Every line of the data must be copied exactly.

** START OF Collected material **

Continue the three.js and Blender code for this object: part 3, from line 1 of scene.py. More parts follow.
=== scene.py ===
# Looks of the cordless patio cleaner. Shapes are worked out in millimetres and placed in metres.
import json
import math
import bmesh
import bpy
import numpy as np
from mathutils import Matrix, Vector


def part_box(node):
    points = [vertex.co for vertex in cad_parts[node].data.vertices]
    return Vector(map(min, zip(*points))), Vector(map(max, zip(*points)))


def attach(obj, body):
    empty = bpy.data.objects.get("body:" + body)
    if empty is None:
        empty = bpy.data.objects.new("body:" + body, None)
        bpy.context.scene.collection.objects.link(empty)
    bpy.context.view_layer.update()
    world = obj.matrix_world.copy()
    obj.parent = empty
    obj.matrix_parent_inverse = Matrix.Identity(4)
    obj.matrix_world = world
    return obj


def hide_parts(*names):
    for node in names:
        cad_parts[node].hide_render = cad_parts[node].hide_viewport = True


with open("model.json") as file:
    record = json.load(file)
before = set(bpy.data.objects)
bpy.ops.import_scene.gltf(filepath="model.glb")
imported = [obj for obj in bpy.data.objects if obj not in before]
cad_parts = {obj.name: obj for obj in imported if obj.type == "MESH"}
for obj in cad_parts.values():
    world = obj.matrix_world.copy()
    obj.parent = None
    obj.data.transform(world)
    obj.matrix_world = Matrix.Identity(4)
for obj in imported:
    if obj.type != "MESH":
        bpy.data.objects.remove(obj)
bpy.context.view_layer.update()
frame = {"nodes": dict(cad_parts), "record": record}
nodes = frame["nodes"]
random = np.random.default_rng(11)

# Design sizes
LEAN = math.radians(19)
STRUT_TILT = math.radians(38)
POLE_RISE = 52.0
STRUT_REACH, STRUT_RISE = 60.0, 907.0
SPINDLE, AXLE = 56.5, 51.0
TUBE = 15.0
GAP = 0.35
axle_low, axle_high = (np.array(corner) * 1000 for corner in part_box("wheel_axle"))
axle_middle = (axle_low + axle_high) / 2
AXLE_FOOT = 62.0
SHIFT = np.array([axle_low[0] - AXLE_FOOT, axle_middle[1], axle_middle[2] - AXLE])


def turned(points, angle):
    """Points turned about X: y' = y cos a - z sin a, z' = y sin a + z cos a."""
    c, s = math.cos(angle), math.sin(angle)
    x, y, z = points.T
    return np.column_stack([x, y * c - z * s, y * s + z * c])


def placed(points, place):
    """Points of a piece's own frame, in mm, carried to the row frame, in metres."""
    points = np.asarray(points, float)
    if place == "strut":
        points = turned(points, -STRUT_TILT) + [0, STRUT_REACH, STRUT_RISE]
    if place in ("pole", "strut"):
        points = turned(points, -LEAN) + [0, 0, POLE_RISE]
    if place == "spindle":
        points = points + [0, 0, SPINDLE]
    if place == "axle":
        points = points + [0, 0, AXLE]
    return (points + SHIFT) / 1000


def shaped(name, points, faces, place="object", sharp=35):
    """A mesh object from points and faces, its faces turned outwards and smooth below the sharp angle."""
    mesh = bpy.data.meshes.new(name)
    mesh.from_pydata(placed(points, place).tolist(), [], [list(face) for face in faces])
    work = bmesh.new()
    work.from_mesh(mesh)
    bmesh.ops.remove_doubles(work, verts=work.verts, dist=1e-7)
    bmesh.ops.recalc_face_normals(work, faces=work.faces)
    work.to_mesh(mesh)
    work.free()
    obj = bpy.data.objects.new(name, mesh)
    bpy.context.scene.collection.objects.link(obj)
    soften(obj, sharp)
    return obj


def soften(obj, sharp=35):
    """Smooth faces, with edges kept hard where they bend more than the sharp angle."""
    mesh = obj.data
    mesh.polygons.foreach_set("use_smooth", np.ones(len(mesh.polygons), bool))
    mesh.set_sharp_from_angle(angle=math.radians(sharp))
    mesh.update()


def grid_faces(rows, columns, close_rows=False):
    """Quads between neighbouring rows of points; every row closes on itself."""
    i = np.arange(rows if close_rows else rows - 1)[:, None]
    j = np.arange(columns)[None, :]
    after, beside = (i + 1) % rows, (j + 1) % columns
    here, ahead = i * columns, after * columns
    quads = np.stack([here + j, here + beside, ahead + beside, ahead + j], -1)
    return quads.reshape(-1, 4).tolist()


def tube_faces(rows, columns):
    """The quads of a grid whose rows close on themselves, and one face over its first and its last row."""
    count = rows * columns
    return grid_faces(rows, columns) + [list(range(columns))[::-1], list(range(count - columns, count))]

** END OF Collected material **

- Answer for the task -
Continue the three.js and Blender code for this object: part 3, from line 1 of scene.py. More parts follow.
=== scene.py ===
# Looks of the cordless patio cleaner. Shapes are worked out in millimetres and placed in metres.
import json
import math
import bmesh
import bpy
import numpy as np
from mathutils import Matrix, Vector


def part_box(node):
    points = [vertex.co for vertex in cad_parts[node].data.vertices]
    return Vector(map(min, zip(*points))), Vector(map(max, zip(*points)))


def attach(obj, body):
    empty = bpy.data.objects.get("body:" + body)
    if empty is None:
        empty = bpy.data.objects.new("body:" + body, None)
        bpy.context.scene.collection.objects.link(empty)
    bpy.context.view_layer.update()
    world = obj.matrix_world.copy()
    obj.parent = empty
    obj.matrix_parent_inverse = Matrix.Identity(4)
    obj.matrix_world = world
    return obj


def hide_parts(*names):
    for node in names:
        cad_parts[node].hide_render = cad_parts[node].hide_viewport = True


with open("model.json") as file:
    record = json.load(file)
before = set(bpy.data.objects)
bpy.ops.import_scene.gltf(filepath="model.glb")
imported = [obj for obj in bpy.data.objects if obj not in before]
cad_parts = {obj.name: obj for obj in imported if obj.type == "MESH"}
for obj in cad_parts.values():
    world = obj.matrix_world.copy()
    obj.parent = None
    obj.data.transform(world)
    obj.matrix_world = Matrix.Identity(4)
for obj in imported:
    if obj.type != "MESH":
        bpy.data.objects.remove(obj)
bpy.context.view_layer.update()
frame = {"nodes": dict(cad_parts), "record": record}
nodes = frame["nodes"]
random = np.random.default_rng(11)

# Design sizes
LEAN = math.radians(19)
STRUT_TILT = math.radians(38)
POLE_RISE = 52.0
STRUT_REACH, STRUT_RISE = 60.0, 907.0
SPINDLE, AXLE = 56.5, 51.0
TUBE = 15.0
GAP = 0.35
axle_low, axle_high = (np.array(corner) * 1000 for corner in part_box("wheel_axle"))
axle_middle = (axle_low + axle_high) / 2
AXLE_FOOT = 62.0
SHIFT = np.array([axle_low[0] - AXLE_FOOT, axle_middle[1], axle_middle[2] - AXLE])


def turned(points, angle):
    """Points turned about X: y' = y cos a - z sin a, z' = y sin a + z cos a."""
    c, s = math.cos(angle), math.sin(angle)
    x, y, z = points.T
    return np.column_stack([x, y * c - z * s, y * s + z * c])


def placed(points, place):
    """Points of a piece's own frame, in mm, carried to the row frame, in metres."""
    points = np.asarray(points, float)
    if place == "strut":
        points = turned(points, -STRUT_TILT) + [0, STRUT_REACH, STRUT_RISE]
    if place in ("pole", "strut"):
        points = turned(points, -LEAN) + [0, 0, POLE_RISE]
    if place == "spindle":
        points = points + [0, 0, SPINDLE]
    if place == "axle":
        points = points + [0, 0, AXLE]
    return (points + SHIFT) / 1000


def shaped(name, points, faces, place="object", sharp=35):
    """A mesh object from points and faces, its faces turned outwards and smooth below the sharp angle."""
    mesh = bpy.data.meshes.new(name)
    mesh.from_pydata(placed(points, place).tolist(), [], [list(face) for face in faces])
    work = bmesh.new()
    work.from_mesh(mesh)
    bmesh.ops.remove_doubles(work, verts=work.verts, dist=1e-7)
    bmesh.ops.recalc_face_normals(work, faces=work.faces)
    work.to_mesh(mesh)
    work.free()
    obj = bpy.data.objects.new(name, mesh)
    bpy.context.scene.collection.objects.link(obj)
    soften(obj, sharp)
    return obj


def soften(obj, sharp=35):
    """Smooth faces, with edges kept hard where they bend more than the sharp angle."""
    mesh = obj.data
    mesh.polygons.foreach_set("use_smooth", np.ones(len(mesh.polygons), bool))
    mesh.set_sharp_from_angle(angle=math.radians(sharp))
    mesh.update()


def grid_faces(rows, columns, close_rows=False):
    """Quads between neighbouring rows of points; every row closes on itself."""
    i = np.arange(rows if close_rows else rows - 1)[:, None]
    j = np.arange(columns)[None, :]
    after, beside = (i + 1) % rows, (j + 1) % columns
    here, ahead = i * columns, after * columns
    quads = np.stack([here + j, here + beside, ahead + beside, ahead + j], -1)
    return quads.reshape(-1, 4).tolist()


def tube_faces(rows, columns):
    """The quads of a grid whose rows close on themselves, and one face over its first and its last row."""
    count = rows * columns
    return grid_faces(rows, columns) + [list(range(columns))[::-1], list(range(count - columns, count))]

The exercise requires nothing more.